At a very basic level, it’s easy to empathize with the impulse to fight back against an oppressor, and likewise it’s hard to feel sorry for a bully when they experience unintended consequences (or, blowback) for their actions. In reality, however, following through on said impulse can have very tragic consequences, particularly in an age where mass shootings at schools are sickeningly common.

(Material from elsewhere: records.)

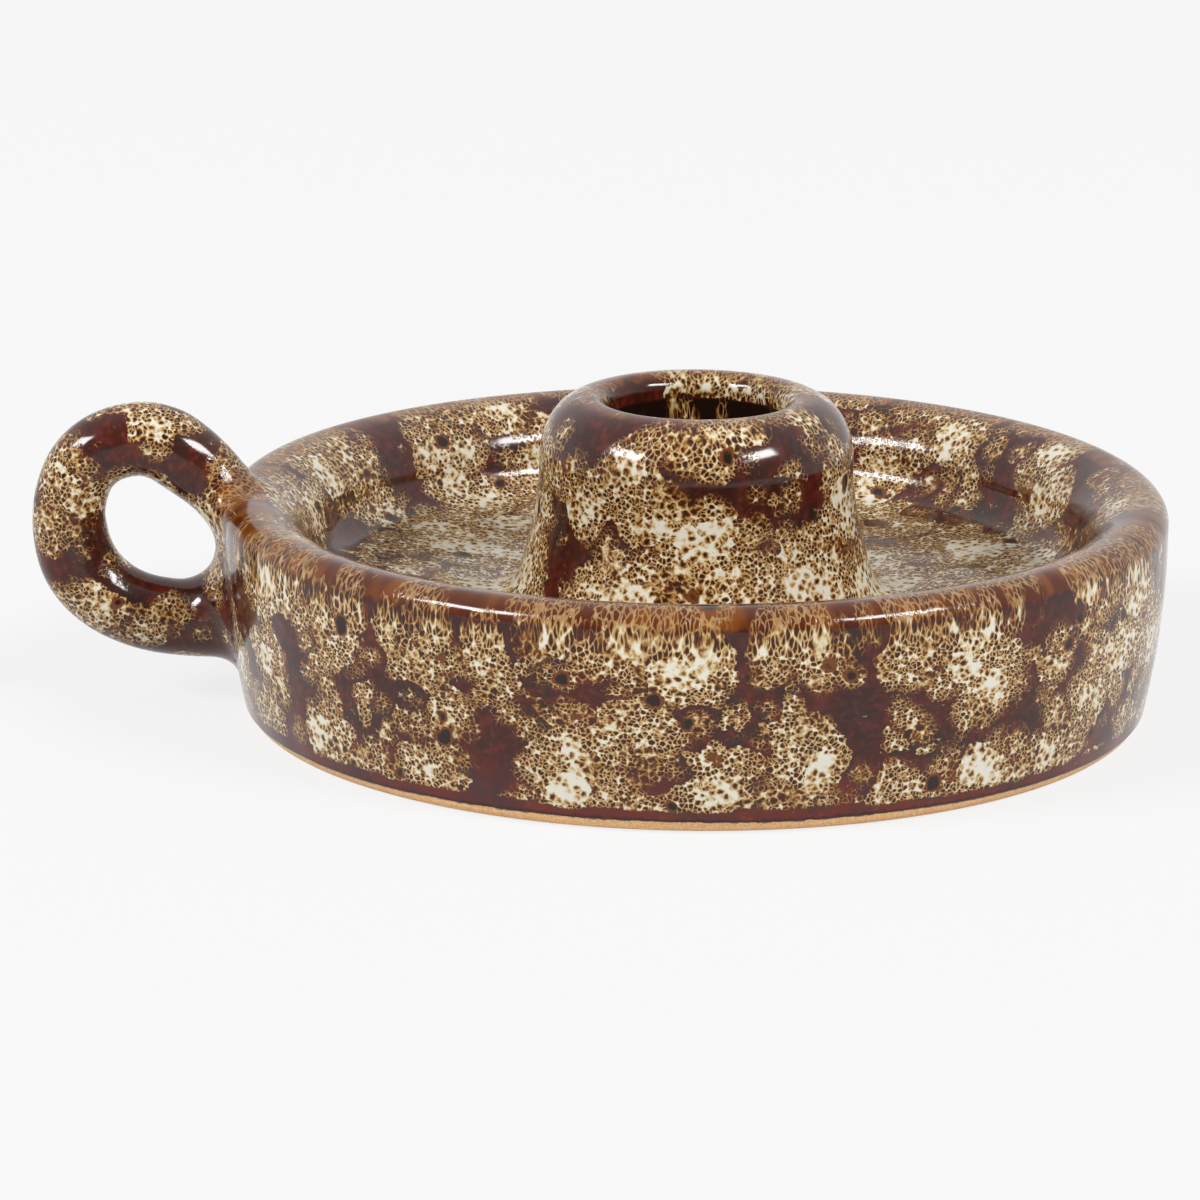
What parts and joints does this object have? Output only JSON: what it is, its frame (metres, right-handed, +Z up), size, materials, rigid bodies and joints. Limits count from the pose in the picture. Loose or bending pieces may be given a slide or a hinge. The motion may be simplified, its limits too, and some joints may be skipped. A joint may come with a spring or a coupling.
{
  "type": "chamberstick with finger loop",
  "caption": "Low round glazed dish with a bell-shaped candle socket rising from its floor and a round finger loop on its side, for carrying a lit candle.",
  "frame": {"origin": "on the dish's axis, in the plane of the foot ring that it rests on", "axes": "+Z up along the candle's axis, the finger loop stands out along -X, so X is the longest way across"},
  "size_m": [0.1446, 0.12, 0.0408],
  "materials": {
    "reactive_glaze": "glossy maroon-brown glaze mottled with cream, breaking to rust at the edges, over tan stoneware"
  },
  "bodies": {
    "root": {"dish": "reactive_glaze", "candle_socket": "reactive_glaze", "finger_loop": "reactive_glaze"}
  },
  "joints": []
}
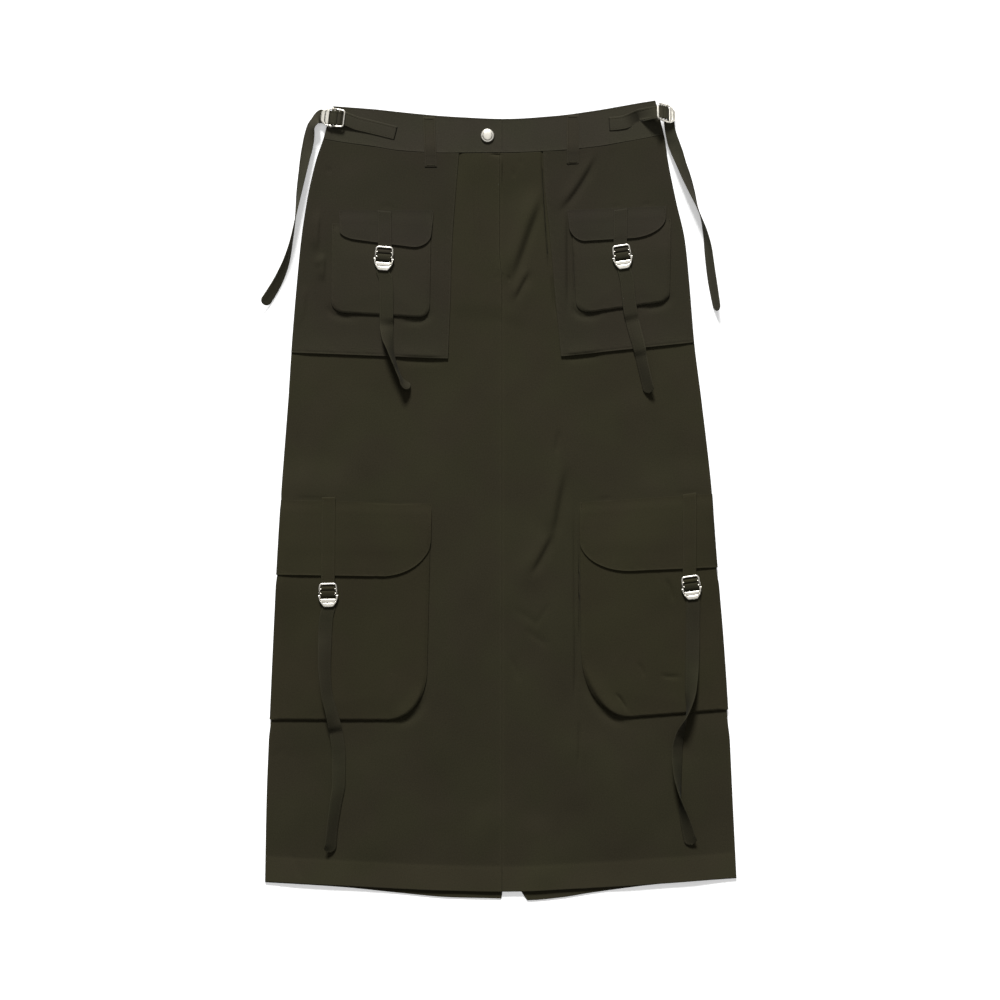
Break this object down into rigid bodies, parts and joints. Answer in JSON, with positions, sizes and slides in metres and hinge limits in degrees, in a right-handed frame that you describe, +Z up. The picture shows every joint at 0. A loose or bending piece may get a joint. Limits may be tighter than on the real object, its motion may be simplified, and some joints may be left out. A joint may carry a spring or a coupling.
{
  "type": "cargo utility skirt",
  "caption": "Long A-line cargo skirt laid flat, with a waistband, fly, hip patches, flapped cargo pockets, buckled straps with hanging tails, side adjusters and a back vent.",
  "frame": {"origin": "on the table under the middle of the skirt's box, so the flat underside lies at Z 0", "axes": "+Y towards the waist, +X to the right as the front is seen from above, +Z up off the table, out of the front"},
  "size_m": [0.57, 0.9605, 0.0268],
  "materials": {
    "cloth": "matt dark olive cotton twill",
    "webbing": "matt dark olive twill straps with stitched edges",
    "nickel": "bright nickel plating"
  },
  "bodies": {
    "root": {"back_panel_left": "cloth", "back_panel_right": "cloth", "waistband_back": "cloth", "front_panel_left": "cloth", "front_panel_right": "cloth", "fly_facing": "cloth", "waistband_front_left": "cloth", "waistband_front_right": "cloth", "upper_patch_left": "cloth", "upper_patch_right": "cloth", "upper_pocket_left": "cloth", "upper_pocket_right": "cloth", "upper_flap_left": "cloth", "upper_flap_right": "cloth", "lower_pocket_left": "cloth", "lower_pocket_right": "cloth", "lower_flap_left": "cloth", "lower_flap_right": "cloth", "belt_loop_left": "cloth", "belt_loop_right": "cloth", "upper_left_strap": "webbing", "upper_right_strap": "webbing", "lower_left_strap": "webbing", "lower_right_strap": "webbing", "side_left_adjuster": "webbing", "side_right_adjuster": "webbing", "upper_left_tail": "webbing", "upper_right_tail": "webbing", "lower_left_tail": "webbing", "lower_right_tail": "webbing", "side_left_tail": "webbing", "side_right_tail": "webbing", "upper_left_buckle_frame": "nickel", "upper_left_buckle_lever": "nickel", "upper_right_buckle_frame": "nickel", "upper_right_buckle_lever": "nickel", "lower_left_buckle_frame": "nickel", "lower_left_buckle_lever": "nickel", "lower_right_buckle_frame": "nickel", "lower_right_buckle_lever": "nickel", "side_left_buckle_frame": "nickel", "side_left_buckle_lever": "nickel", "side_right_buckle_frame": "nickel", "side_right_buckle_lever": "nickel", "button": "nickel"}
  },
  "joints": []
}
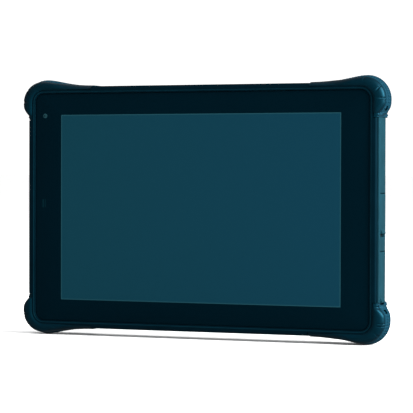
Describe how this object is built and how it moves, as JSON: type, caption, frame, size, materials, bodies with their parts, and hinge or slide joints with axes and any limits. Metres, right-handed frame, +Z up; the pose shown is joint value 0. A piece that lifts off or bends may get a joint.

On the one hand, children need to be taught to respect the human dignity of all their peers, and on the other they should be given the tools to cope with bullying in all of its variations:
Bullying is unwanted, aggressive behavior among school aged children that involves a real or perceived power imbalance. The behavior is repeated, or has the potential to be repeated, over time. Bullying includes actions such as making threats, spreading rumors, attacking someone physically or verbally, and excluding someone from a group on purpose.I have generally found, however, that what occurs on the schoolyard also occurs in the office, in the halls of power and on the world stage. Is it much of a stretch to imagine a segment of the population, or a race, or even a nation facing unwanted, aggressive behavior when an oppressor leverages a real or perceived power imbalance? And even when the 'blowback' takes a tragic turn, does this excuse the bullying that caused it?
For all the talk about bullying at the micro level to mean anything, we should also be conscious of it, and hold it in just as much contempt, at the macro level. Otherwise, to various oppressed groups, we become the disinterested school teacher on yard duty, and thus through inaction we join the bullies’ ranks.